Coruja 12/08/2020A primeira vez que li The King of Elfland’s Daughter, de Lorde Dunsany, foi dez anos atrás, em inglês, e devo dizer que não foi uma leitura fácil. Por mais fluente que eu fosse, o estilo repleto de volteios e o vocabulário bastante formal foram um desafio. Isso não me impediu de achar o enredo fascinante, mas interferiu na experiência de leitura. Assim é que, quando vi que a Wish ia lançá-lo traduzido, empolguei-me. A editora costuma ter grande esmero com a tradução, introduções escritas por especialistas e projetos gráficos lindíssimos. Tinha certeza que essa seria uma oportunidade para apreciar a prosa de Dunsany como ela deve ser apreciada, deixando-se levar pelo lirismo em vez de arfar com o esforço de compreensão.
Assim é que a primeira coisa que preciso dizer nessa resenha é que não me desapontei. A tradução trouxe todo o encantamento que a poesia em prosa de Dunsany merece.
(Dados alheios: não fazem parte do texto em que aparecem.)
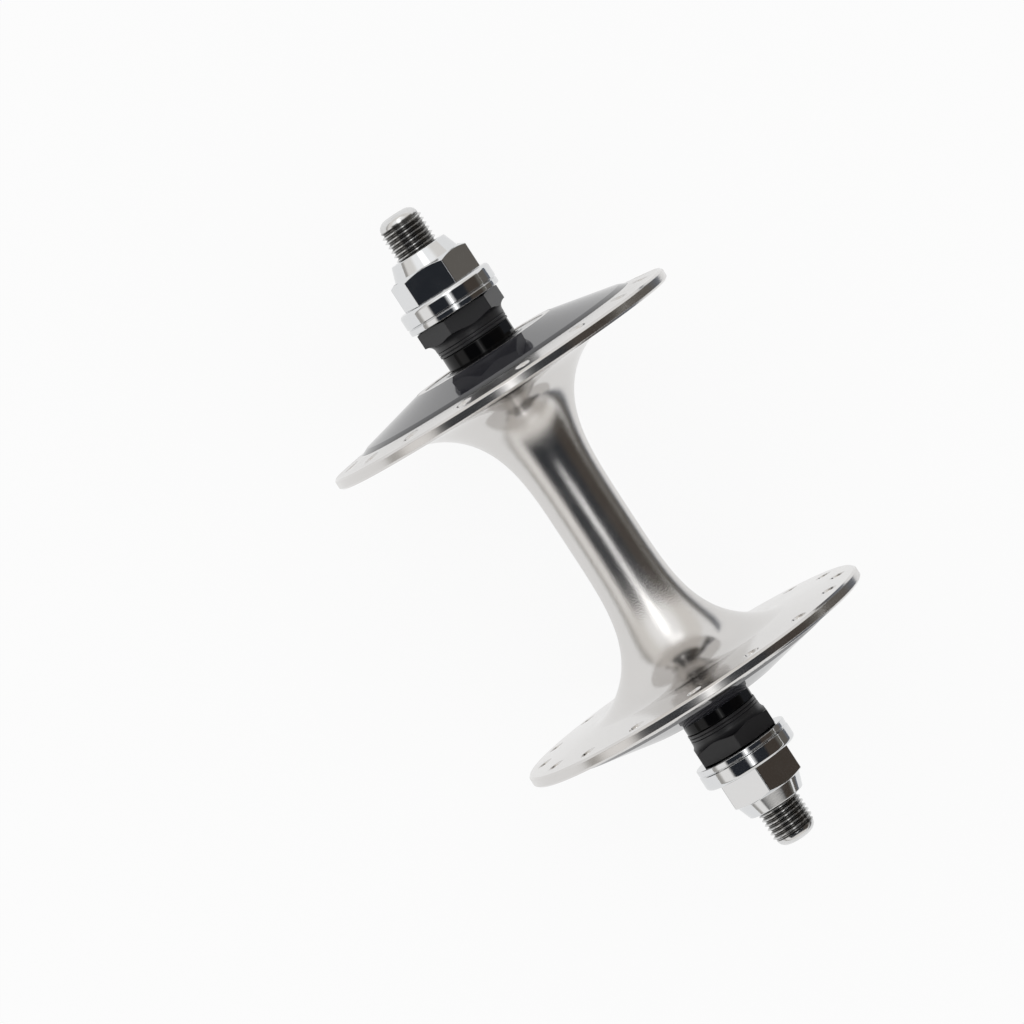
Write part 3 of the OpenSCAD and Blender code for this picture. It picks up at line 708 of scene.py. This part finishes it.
def polished_aluminium():
    """Forged aluminium, turned and then buffed. The flanges are a clear mirror with faint rings.
    The barrel, where the buffing wheel hardly reaches, keeps a fine grain, and the drilled faces
    and the rims are satin. The grain is 0.05 mm wide and is drawn at 0.25 mm so that it shows."""
    material, tree, shader = finish_of("buffed_aluminium", "#DAD8D6", 1.0, 0.2)
    place, radius, along = around_axis(tree)
    rings = turning_marks(tree, radius, along, 0.3)
    grain = add(tree, "ShaderNodeTexNoise", Vector=place, Scale=1 / (0.25 * MM),
                Detail=1.0).outputs["Fac"]
    cloud = add(tree, "ShaderNodeTexNoise", Vector=place, Scale=1 / (9 * MM),
                Detail=3.0).outputs["Fac"]
    barrel = add(tree, "ShaderNodeMapRange", Value=radius, From_Min=15 * MM,
                 From_Max=8 * MM).outputs[0]
    away = add(tree, "ShaderNodeMath", {"operation": "ABSOLUTE"}, i0=along).outputs[0]
    face = add(tree, "ShaderNodeMapRange", Value=away, From_Min=(RIM_OUT_Y - 0.1) * MM,
               From_Max=(RIM_OUT_Y + 0.1) * MM).outputs[0]
    rim = add(tree, "ShaderNodeMapRange", Value=radius, From_Min=(RIM_R - 0.2) * MM,
              From_Max=(RIM_R - 0.1) * MM).outputs[0]
    satin = add(tree, "ShaderNodeMath", {"operation": "MAXIMUM"}, i0=face, i1=rim).outputs[0]
    clear = add(tree, "ShaderNodeMapRange", Value=cloud, From_Min=0.3, From_Max=0.7,
                To_Min=0.09, To_Max=0.14).outputs[0]
    grained = add(tree, "ShaderNodeMapRange", Value=cloud, From_Min=0.3, From_Max=0.7,
                  To_Min=0.17, To_Max=0.24).outputs[0]
    mixed = add(tree, "ShaderNodeMix", Factor=barrel, A=clear, B=grained).outputs["Result"]
    rough = add(tree, "ShaderNodeMix", Factor=satin, A=mixed, B=grained).outputs["Result"]
    tree.links.new(rough, shader.inputs["Roughness"])
    faint = add(tree, "ShaderNodeMath", {"operation": "MULTIPLY"}, i0=rings, i1=0.2).outputs[0]
    height = add(tree, "ShaderNodeMix", Factor=barrel, A=faint, B=grain).outputs["Result"]
    bump = add(tree, "ShaderNodeBump", Height=height, Strength=0.4, Distance=0.09 * MM).outputs[0]
    tree.links.new(bump, shader.inputs["Normal"])
    return material


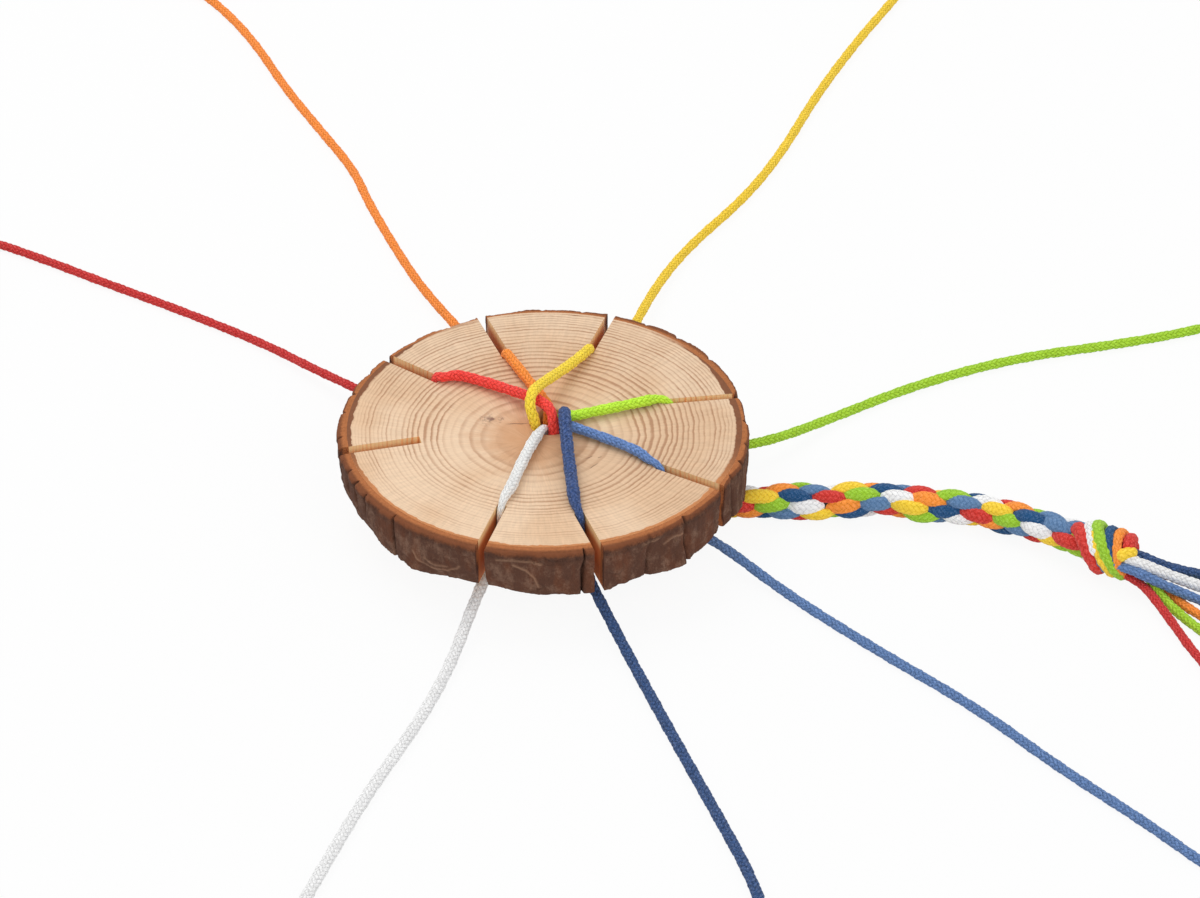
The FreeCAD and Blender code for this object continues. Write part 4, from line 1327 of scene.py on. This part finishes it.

A Filha do Rei de Elfland é um conto de fadas clássico, cheio de ritmo e imagens brilhantes, palha em ouro fiado de rocas enfeitiçadas. É um texto muito descritivo, mas são descrições repletas de símiles, metáforas, imagens de tirar o fôlego em sua beleza.
O enredo básico é bem simples e bem humorado também: o parlamento de Erl decide que a melhor maneira de fazer seu pequeno reino ser conhecido no mundo é trazendo magia para ele - de preferência, um governante com sangue mágico nas veias. Assim eles aconselham o rei, que envia seu filho, Alveric, para as terras além do crepúsculo: Elfland, onde ele deve encontrar para si uma noiva.
Alveric, depois de uma série de aventuras com bruxas, espadas e florestas encantadas, encontra para si ninguém menos que a própria princesa de Elfland, Lirazel. Ele a traz para a terra das coisas que conhecemos e os dois têm um filho, Órion, aquele que trará a Erl a importância que o parlamento desejara.
No entanto, como muito bem diz o ditado popular, tenha cuidado com o que deseja, pois pode vir a se realizar. O parlamento queria apenas um pouco de magia, de modo a tornar seu reino algo notável nas crônicas do mundo, mas uma vez que você abre a passagem, não tem como controlar quanto realmente vai passar.
Como disse antes, há muito de humor na história, um convite para rir da tolice, vaidade e arrogância dos doze supostos líderes que compõem o parlamento. Mas
A Filha do Rei de Elfland também tem correntes mais sutis entre os temas de que trata, em especial duas dualidades que costuram uma boa parte do conflito que vai surgindo dessas páginas.
O primeiro desses contrastes é a questão do tempo e da mortalidade. O tempo não passa em Elfland, o que torna suas criaturas imortais - ao menos, se eles continuam do lado de lá do crepúsculo. Numa determinada altura da história, as fronteiras de Elfland se afastam de Erl e com isso liberam um território de lembranças que tinham ficado presas nesse tempo estático: brinquedos quebrados, vozes esquecidas, ecos de uma época que se passou e que, de repente, não são mais preservadas e se dispersam no ar.
Elfland parece, à primeira vista, um paraíso, onde tudo é beleza e perfeição; mas o anseio por sua magia é também, de certa forma, uma estagnação. É um mundo dolorosamente belo, mas que não muda, não se altera, não conhece evolução. Por isso mesmo, é tão fácil para Alveric levar consigo Lirazel - conscientemente ou não, a princesa se cansou desse tempo imóvel e o encontro com o cavaleiro mortal é mais um resgate que um rapto.
Contudo, mesmo sendo trazida para as terras do lado de cá, onde o tempo pode passar, não é realmente da natureza de Lirazel mudar. E assim, ela, que é um ser todo instinto e magia, confronta-se com os modos de vida e de crenças do povo humano. Esse é o segundo grande contraste/conflito do conto: magia e religião, algo que pode ser visto tanto em Alveric tentando forçar sua jovem esposa à compreensão dos objetos sagrados do Frei, quanto nos avisos do Frei sobre a magia para o resto do povo de Erl.
Dunsany foi um autor prolífico, um dos grandes mestres do gênero fantástico antes mesmo dele se consolidar como gênero. Seu estilo influenciou autores como Lovecraft, Tolkien, Ursula Le Guin e Gaiman (fãs de Stardust provavelmente vão ver muito de familiar nesse conto). Eu já o tinha visto traduzido cá no Brasil antes, numa antologia de contos da Arte e Letra que também recomendo muito. É, enfim, um autor que merecia ser resgatado e difundido por aqui, de forma que só tenho a agradecer à editora por tê-lo trazido nessa edição.